A vertical boiler with horizontal fire-tubes is a type of small vertical boiler, used to generate steam for small machinery. It is characterised by having many narrow fire-tubes, running horizontally.

Boilers like this have been widely used on ships as either auxiliary or donkey boilers. Smaller examples, particularly the Robertson type have been used for steam wagons.

Parallel tube boilers place all of their fire-tubes in a single parallel group, running from side to side of the boiler shell. The best known of these is the Cochran design.

The Cochran boiler was produced by Cochran & Co. of Annan, Scotland. It is widely used in marine practice, either fired directly by coal or oil fuels, or else used for heat recovery from the exhaust of large diesel engines. Where such a boiler may be heated either by the exhaust gases of the main propulsion plant, or else separately fired when in port (usually by oil rather than coal) it is referred to as a composite boiler.

The boiler is a cylindrical vertical water drum with a hemispherical domed top. This domed shape is strong enough not to require staying. The firebox is another hemispherical dome, riveted to the base foundation ring to give a narrow waterspace.

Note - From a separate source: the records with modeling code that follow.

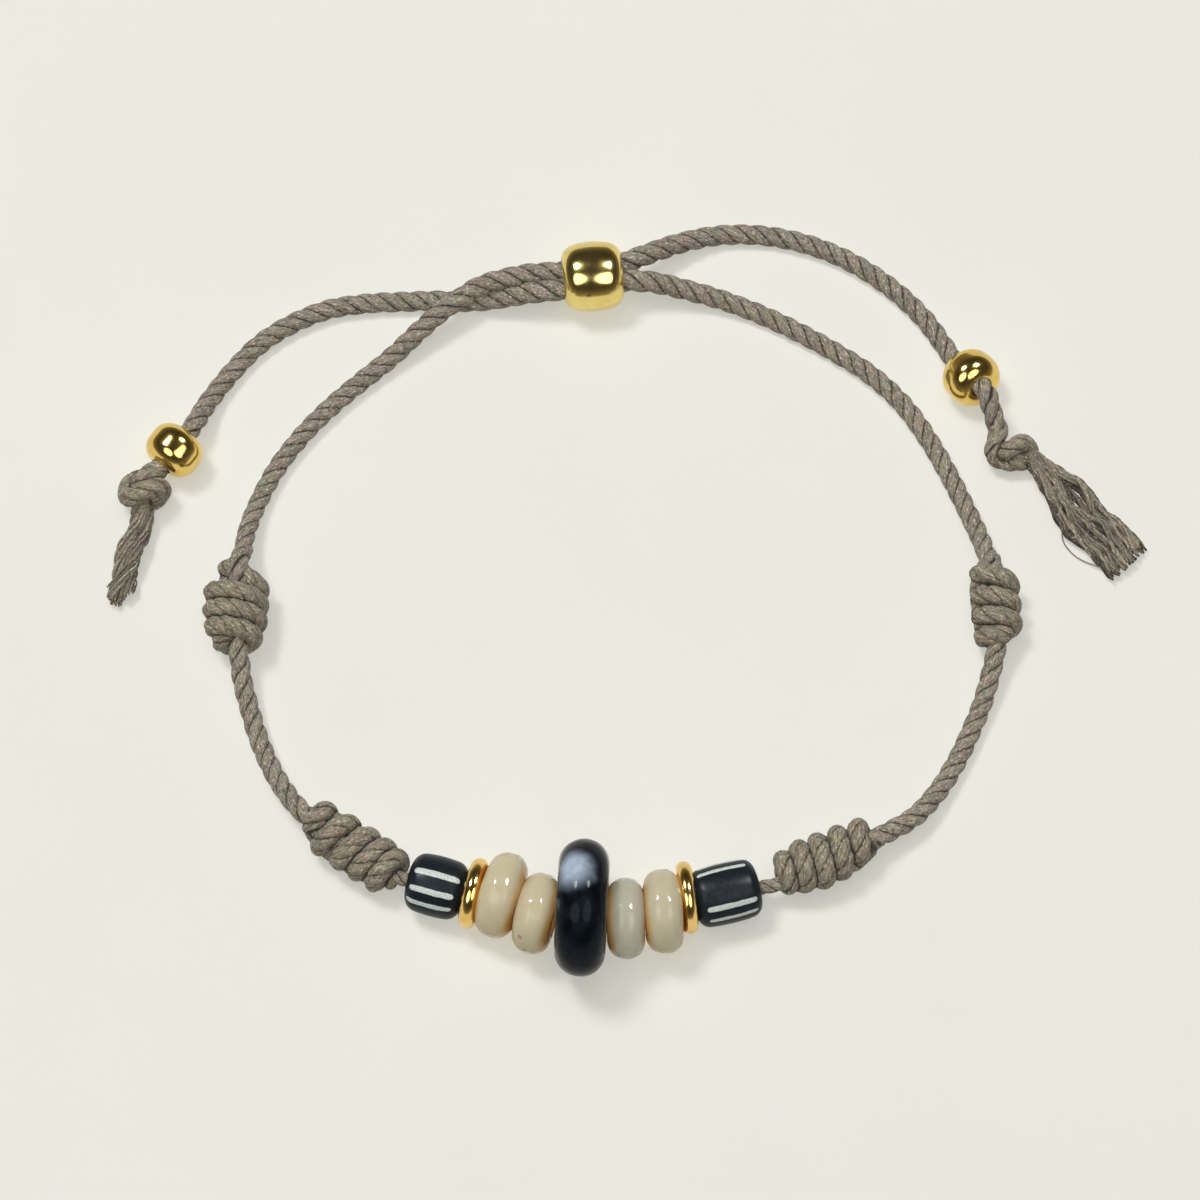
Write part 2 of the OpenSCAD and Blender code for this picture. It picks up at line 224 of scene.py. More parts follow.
# Short words for the nodes of a material, or of the room
class Nodes:
    def __init__(self, owner, shader="Principled BSDF"):
        owner.use_nodes = True
        self.owner = owner
        self.tree = owner.node_tree
        self.shader = self.tree.nodes[shader]

    # An input is named by its socket's name, or i and its number
    def add(self, kind, settings=None, **inputs):
        node = self.tree.nodes.new("ShaderNode" + kind)
        for key, value in (settings or {}).items():
            setattr(node, key, value)
        for key, value in inputs.items():
            self.feed(node, int(key[1:]) if key[0] == "i" and key[1:].isdigit() else key, value)
        return node

    def feed(self, node, key, value):
        if isinstance(value, bpy.types.NodeSocket):
            self.tree.links.new(value, node.inputs[key])
        else:
            node.inputs[key].default_value = value

    # Sets the shader's own sockets, by a plain value or by what a node gives
    def finish(self, sockets):
        for key, value in sockets.items():
            self.feed(self.shader, key, value)
        return self.owner

    def place(self):
        return self.add("TexCoord").outputs["Object"]

    # A bead's own millimetres, with its hole along Z
    def beadPlace(self):
        return self.add("Attribute", {"attribute_name": "beadPlace"}).outputs["Vector"]

    def axes(self, vector):
        return list(self.add("SeparateXYZ", Vector=vector).outputs)

    def mapped(self, vector, scale=(1, 1, 1), move=(0, 0, 0)):
        node = self.add("Mapping", Vector=vector, Location=move, Scale=scale)
        return node.outputs["Vector"]

    def math(self, operation, a, b=0.0, c=0.0):
        return self.add("Math", {"operation": operation}, i0=a, i1=b, i2=c).outputs[0]

    def plus(self, a, b):
        return self.math("ADD", a, b)

    def times(self, a, b):
        return self.math("MULTIPLY", a, b)

    # A noise that swings round zero
    def swing(self, noise, reach):
        return self.times(self.math("SUBTRACT", noise, 0.5), reach)

    def vector(self, operation, a, b=(0, 0, 0), c=(0, 0, 0)):
        node = self.add("VectorMath", {"operation": operation}, i0=a, i1=b, i2=c)
        return node.outputs["Value" if operation in ("LENGTH", "DISTANCE") else "Vector"]

    # From 0 at start to most at end
    def fade(self, value, start, end, most=1.0, way="SMOOTHSTEP"):
        node = self.add("MapRange", {"interpolation_type": way}, Value=value)
        for key, number in (("From Min", start), ("From Max", end), ("To Min", 0.0), ("To Max", most)):
            self.feed(node, key, number)
        return node.outputs["Result"]

    def ramp(self, value, stops, interpolation="EASE"):
        node = self.add("ValToRGB", Fac=value)
        node.color_ramp.interpolation = interpolation
        elements = node.color_ramp.elements
        while len(elements) < len(stops):
            elements.new(0.5)
        for element, (place, shade) in zip(elements, stops):
            element.position = place
            element.color = colour(*shade)
        return node.outputs["Color"]

    def mix(self, factor, a, b, blend="MIX"):
        node = self.add("Mix", {"data_type": "RGBA", "blend_type": blend}, i0=factor, i6=a, i7=b)
        return node.outputs[2]

    # What a noise gives in grey and in colour
    def clouds(self, vector, scale, detail=3.0, rough=0.5, distortion=0.0):
        node = self.add("TexNoise", Vector=vector, Scale=scale, Detail=detail, Roughness=rough,
                        Distortion=distortion)
        return node.outputs["Fac"], node.outputs["Color"]

    def noise(self, vector, scale, detail=3.0, rough=0.55):
        return self.clouds(vector, scale, detail, rough)[0]

    def bump(self, height, strength, distance, under=None):
        node = self.add("Bump", Height=height, Strength=strength, Distance=distance)
        if under is not None:
            self.feed(node, "Normal", under)
        return node.outputs["Normal"]


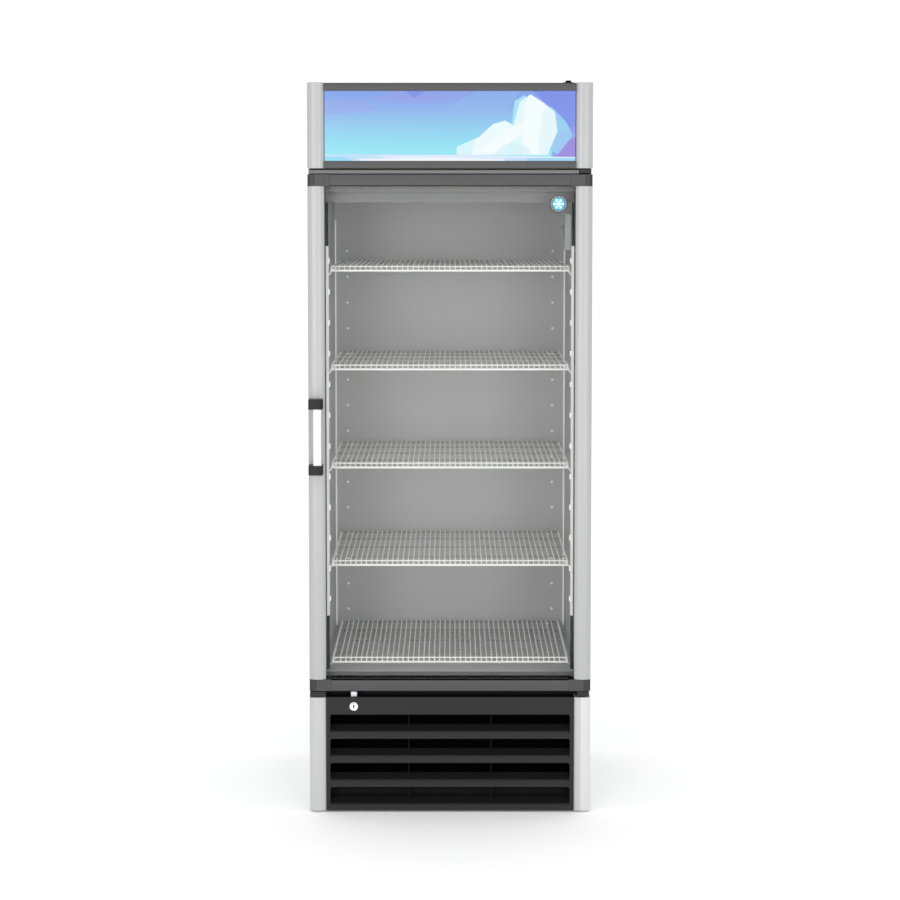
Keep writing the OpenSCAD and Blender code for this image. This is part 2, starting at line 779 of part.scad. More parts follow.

The fire-tubes are arranged in a single horizontal group above this, mounted between two flat vertical plates that are inset into the boiler barrel. The first of these plates forms a shallow combustion chamber and is connected to the firebox by a short diagonal neck. The combustion chamber is of the "dry back" form and is closed by a steel and firebrick plate, rather than a water jacket. The exhaust from the fire-tubes is into an external smokebox and a vertical flue. For maintenance access to the tubes, a manhole is provided in the hemispherical dome.